• Set exercise: Gather up the lines that contain "this".

### Given entries ###

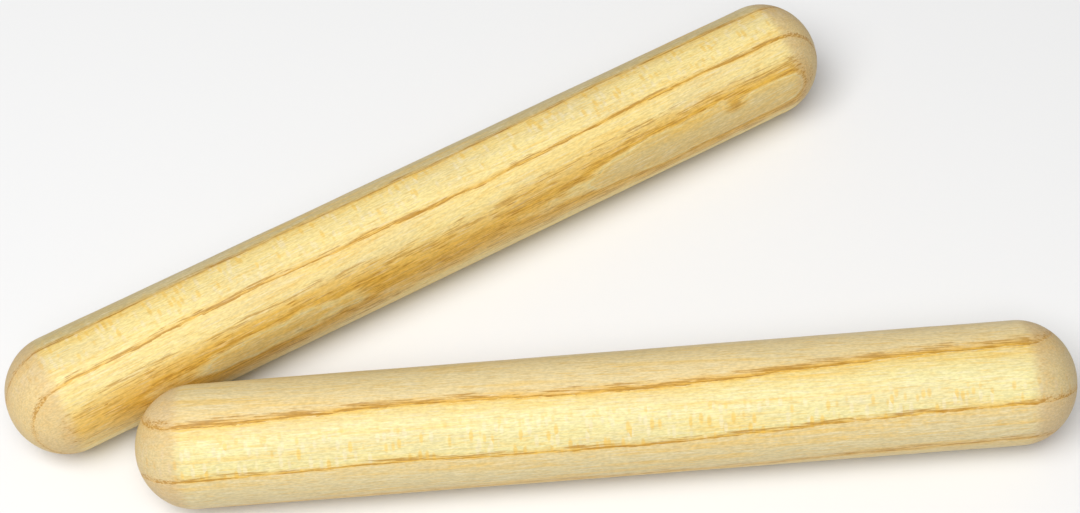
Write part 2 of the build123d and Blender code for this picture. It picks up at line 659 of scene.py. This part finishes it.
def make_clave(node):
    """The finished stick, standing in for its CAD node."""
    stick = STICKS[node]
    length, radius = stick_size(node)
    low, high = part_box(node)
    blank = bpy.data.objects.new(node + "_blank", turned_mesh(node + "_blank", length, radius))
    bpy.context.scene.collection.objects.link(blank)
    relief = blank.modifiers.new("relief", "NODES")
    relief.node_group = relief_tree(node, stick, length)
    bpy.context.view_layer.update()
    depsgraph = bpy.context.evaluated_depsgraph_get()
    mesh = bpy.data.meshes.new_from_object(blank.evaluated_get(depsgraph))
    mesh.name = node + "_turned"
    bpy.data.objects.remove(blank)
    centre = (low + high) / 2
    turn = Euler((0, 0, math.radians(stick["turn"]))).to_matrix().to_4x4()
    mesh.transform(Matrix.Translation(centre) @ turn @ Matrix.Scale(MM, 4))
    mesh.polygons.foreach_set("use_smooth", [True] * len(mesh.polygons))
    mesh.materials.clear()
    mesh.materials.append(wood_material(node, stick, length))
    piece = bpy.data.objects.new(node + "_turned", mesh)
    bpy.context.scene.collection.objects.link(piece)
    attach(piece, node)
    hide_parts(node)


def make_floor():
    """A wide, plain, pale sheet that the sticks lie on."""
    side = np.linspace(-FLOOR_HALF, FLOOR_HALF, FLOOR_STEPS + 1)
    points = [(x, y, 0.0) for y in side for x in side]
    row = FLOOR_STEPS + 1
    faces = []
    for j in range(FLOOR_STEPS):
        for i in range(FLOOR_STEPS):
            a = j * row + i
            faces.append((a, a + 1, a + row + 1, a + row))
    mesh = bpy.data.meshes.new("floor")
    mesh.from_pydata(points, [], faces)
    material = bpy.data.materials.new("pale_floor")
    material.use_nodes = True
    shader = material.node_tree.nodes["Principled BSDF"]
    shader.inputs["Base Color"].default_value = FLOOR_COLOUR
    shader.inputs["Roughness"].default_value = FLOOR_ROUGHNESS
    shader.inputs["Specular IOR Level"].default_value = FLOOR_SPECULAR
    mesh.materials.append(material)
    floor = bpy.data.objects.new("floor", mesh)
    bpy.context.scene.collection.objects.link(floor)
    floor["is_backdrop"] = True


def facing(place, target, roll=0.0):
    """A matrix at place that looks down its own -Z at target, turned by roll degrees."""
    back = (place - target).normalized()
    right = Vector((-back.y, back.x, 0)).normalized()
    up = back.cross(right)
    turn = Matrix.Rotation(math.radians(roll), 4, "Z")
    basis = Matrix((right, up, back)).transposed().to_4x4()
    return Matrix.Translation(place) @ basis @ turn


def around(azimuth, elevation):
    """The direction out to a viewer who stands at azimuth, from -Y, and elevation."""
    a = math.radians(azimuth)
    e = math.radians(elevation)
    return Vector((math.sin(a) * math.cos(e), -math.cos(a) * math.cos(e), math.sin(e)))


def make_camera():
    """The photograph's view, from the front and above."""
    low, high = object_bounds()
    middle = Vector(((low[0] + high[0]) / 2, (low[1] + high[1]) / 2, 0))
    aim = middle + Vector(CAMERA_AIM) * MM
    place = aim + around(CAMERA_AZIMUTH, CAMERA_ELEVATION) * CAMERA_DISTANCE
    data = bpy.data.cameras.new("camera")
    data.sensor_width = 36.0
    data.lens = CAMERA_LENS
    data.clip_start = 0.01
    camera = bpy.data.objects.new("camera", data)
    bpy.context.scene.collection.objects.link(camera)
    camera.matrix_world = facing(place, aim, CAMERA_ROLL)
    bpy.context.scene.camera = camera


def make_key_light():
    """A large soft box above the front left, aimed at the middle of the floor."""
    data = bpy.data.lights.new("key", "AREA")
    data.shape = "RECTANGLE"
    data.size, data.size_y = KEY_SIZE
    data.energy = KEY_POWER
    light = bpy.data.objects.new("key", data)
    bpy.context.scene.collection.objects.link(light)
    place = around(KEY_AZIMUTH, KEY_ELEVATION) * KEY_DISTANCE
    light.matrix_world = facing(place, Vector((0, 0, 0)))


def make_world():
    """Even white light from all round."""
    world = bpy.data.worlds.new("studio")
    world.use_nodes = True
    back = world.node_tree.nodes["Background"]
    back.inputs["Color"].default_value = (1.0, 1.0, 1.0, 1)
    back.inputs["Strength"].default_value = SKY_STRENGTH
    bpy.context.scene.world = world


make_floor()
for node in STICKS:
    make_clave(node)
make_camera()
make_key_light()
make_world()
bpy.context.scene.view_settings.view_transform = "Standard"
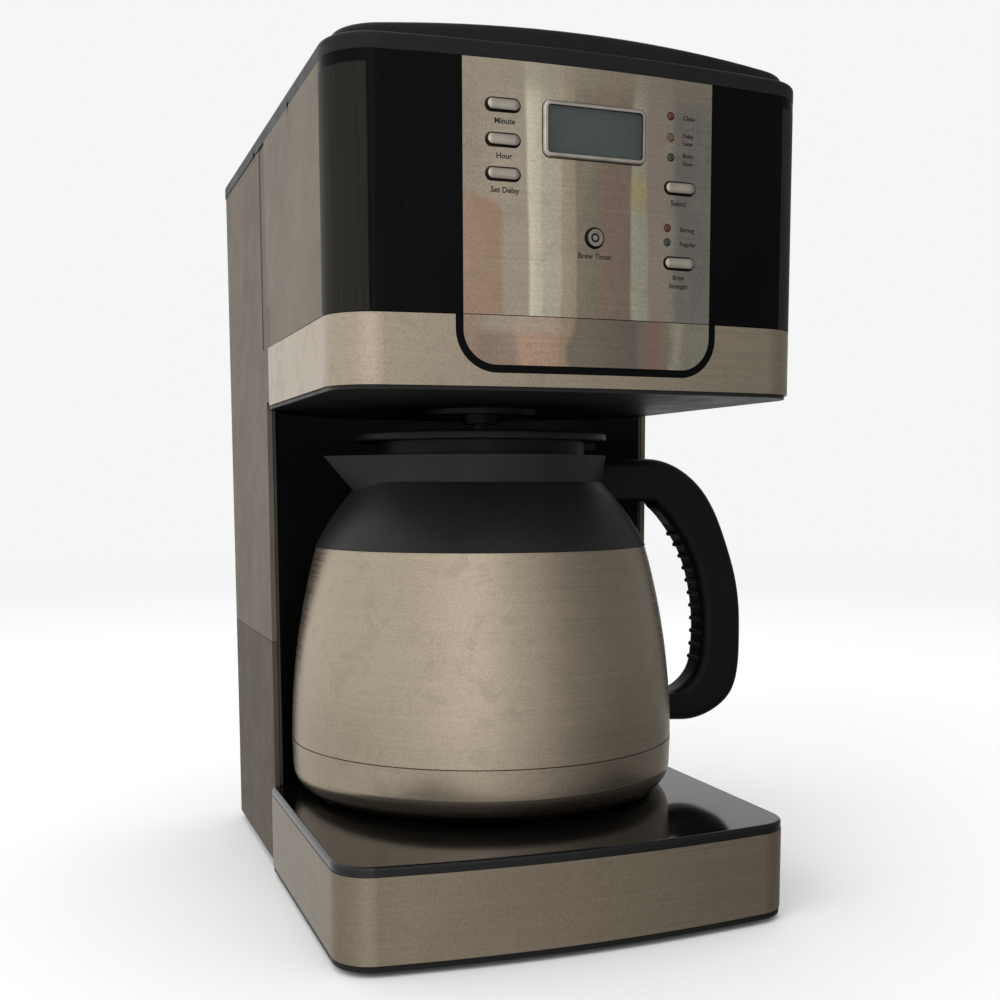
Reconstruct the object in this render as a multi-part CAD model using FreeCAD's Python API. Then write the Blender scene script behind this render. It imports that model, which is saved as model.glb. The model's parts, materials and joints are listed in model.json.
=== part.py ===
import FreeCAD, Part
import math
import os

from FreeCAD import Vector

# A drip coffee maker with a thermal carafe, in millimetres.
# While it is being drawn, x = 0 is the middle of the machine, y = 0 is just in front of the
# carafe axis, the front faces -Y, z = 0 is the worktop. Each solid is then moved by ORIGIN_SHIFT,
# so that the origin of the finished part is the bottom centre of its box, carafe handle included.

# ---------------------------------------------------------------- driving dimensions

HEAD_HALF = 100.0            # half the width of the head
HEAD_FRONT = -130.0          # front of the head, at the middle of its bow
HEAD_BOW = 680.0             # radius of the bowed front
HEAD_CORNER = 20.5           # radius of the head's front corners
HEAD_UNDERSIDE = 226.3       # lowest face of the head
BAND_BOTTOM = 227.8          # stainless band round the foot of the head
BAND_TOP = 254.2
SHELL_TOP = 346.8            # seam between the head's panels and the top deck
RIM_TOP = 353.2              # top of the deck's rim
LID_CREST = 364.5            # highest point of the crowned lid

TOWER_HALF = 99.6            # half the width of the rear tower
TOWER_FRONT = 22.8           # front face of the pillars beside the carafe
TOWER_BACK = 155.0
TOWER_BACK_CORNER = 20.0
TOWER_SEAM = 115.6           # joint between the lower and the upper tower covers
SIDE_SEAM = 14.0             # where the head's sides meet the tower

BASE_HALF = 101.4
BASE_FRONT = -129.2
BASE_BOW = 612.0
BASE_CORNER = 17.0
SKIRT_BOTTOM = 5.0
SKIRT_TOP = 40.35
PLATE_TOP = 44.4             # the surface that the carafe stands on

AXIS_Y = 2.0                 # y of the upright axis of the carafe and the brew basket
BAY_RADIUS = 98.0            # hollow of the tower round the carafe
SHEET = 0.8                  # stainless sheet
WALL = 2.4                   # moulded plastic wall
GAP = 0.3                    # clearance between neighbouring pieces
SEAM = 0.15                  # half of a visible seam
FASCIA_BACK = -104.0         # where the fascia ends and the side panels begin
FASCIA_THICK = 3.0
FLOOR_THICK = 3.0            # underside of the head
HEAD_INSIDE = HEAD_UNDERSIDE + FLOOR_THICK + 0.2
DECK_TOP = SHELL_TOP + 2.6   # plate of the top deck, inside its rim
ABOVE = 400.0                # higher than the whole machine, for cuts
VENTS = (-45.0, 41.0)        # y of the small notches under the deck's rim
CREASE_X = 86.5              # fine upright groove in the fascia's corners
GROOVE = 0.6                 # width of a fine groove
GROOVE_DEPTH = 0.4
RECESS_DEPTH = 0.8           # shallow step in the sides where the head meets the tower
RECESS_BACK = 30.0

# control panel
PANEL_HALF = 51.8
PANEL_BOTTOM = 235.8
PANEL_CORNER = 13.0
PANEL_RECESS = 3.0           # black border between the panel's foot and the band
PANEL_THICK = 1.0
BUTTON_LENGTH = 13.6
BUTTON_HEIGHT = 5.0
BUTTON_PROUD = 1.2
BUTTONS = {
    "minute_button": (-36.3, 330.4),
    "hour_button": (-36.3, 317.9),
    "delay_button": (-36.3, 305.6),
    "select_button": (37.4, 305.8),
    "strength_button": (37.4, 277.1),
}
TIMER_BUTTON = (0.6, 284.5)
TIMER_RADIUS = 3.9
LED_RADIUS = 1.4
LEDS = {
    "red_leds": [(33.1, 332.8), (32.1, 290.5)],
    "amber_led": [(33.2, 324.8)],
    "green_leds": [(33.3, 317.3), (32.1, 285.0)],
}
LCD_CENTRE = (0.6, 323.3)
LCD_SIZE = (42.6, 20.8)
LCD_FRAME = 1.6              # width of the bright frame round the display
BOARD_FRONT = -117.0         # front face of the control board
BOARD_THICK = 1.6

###

• Exercise result:
Write part 2 of the build123d and Blender code for this picture. It picks up at line 659 of scene.py. This part finishes it.
Reconstruct the object in this render as a multi-part CAD model using FreeCAD's Python API. Then write the Blender scene script behind this render. It imports that model, which is saved as model.glb. The model's parts, materials and joints are listed in model.json.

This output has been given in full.